• _EXERCISE_
Give again only the lines beginning with the one that contains "Turn this picture" and ending with the one that contains "along -Y and +Y."; include both of those lines.

::: MATERIAL FOR THIS EXERCISE :::

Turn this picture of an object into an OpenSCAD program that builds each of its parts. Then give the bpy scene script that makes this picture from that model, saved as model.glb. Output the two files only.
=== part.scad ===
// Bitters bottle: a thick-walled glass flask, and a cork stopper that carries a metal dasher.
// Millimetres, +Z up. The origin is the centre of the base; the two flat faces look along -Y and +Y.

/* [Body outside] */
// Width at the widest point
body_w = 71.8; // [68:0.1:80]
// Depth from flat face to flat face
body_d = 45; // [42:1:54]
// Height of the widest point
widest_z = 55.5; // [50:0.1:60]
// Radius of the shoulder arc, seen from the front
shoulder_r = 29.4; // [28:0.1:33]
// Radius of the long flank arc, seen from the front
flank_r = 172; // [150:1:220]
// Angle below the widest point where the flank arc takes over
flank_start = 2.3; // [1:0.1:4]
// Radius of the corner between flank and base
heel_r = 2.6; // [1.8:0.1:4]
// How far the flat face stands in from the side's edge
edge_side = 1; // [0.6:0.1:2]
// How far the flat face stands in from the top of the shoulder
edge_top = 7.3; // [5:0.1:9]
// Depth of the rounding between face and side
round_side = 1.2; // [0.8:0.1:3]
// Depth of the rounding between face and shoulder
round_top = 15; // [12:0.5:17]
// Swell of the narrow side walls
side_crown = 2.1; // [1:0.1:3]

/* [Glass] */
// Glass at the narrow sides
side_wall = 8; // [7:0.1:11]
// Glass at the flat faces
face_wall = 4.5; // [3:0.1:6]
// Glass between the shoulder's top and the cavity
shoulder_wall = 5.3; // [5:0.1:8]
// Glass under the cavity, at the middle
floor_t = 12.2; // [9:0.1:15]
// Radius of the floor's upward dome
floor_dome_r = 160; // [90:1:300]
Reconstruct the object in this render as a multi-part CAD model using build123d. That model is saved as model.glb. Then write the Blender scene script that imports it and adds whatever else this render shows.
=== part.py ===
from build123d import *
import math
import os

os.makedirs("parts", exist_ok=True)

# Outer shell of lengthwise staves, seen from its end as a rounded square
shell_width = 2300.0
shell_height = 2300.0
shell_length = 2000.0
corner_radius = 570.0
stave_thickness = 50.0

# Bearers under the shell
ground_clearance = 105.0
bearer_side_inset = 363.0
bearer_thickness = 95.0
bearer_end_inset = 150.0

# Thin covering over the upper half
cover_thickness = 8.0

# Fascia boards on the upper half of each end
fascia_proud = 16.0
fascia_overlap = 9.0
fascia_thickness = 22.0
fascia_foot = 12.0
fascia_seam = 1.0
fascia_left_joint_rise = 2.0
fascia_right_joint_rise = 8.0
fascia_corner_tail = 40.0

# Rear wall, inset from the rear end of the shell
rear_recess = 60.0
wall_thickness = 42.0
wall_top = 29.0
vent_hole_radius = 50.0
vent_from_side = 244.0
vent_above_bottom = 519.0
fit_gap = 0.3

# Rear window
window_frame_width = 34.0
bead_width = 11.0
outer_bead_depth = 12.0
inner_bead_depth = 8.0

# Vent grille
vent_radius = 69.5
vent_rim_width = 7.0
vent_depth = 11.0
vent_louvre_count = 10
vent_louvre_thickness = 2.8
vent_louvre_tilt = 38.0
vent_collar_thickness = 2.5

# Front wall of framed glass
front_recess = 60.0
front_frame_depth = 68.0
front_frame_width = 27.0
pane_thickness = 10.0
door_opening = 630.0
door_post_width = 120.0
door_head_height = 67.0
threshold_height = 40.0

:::
::: MATERIAL FOR THIS EXERCISE :::

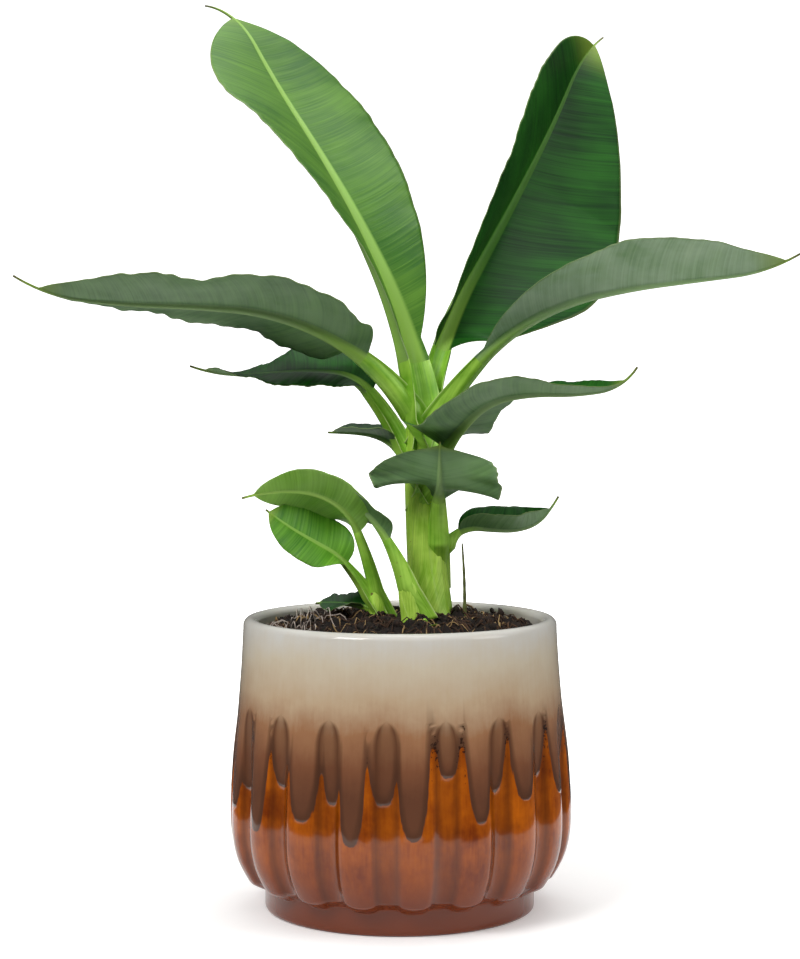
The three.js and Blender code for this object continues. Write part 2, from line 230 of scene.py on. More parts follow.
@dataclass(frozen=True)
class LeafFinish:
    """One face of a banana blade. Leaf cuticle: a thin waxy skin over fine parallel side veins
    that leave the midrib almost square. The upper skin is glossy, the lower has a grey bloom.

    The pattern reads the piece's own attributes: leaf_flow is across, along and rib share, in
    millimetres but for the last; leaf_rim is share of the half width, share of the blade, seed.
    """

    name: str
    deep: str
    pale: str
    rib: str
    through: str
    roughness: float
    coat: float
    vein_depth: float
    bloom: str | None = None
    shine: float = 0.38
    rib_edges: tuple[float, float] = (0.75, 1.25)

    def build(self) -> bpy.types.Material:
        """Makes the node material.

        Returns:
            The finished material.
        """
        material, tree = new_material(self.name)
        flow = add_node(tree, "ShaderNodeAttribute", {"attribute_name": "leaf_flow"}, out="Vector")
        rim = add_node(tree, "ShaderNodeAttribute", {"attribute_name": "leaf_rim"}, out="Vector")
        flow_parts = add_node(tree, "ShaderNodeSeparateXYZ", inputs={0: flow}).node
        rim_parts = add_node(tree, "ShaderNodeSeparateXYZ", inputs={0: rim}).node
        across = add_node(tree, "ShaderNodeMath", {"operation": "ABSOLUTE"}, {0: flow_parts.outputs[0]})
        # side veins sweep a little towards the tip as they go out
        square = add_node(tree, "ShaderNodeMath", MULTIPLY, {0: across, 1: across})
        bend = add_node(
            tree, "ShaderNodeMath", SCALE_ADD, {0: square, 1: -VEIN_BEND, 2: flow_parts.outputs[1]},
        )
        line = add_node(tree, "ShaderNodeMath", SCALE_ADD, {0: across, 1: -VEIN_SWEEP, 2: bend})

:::

• _ANSWER FOR THE TASK_
Turn this picture of an object into an OpenSCAD program that builds each of its parts. Then give the bpy scene script that makes this picture from that model, saved as model.glb. Output the two files only.
=== part.scad ===
// Bitters bottle: a thick-walled glass flask, and a cork stopper that carries a metal dasher.
// Millimetres, +Z up. The origin is the centre of the base; the two flat faces look along -Y and +Y.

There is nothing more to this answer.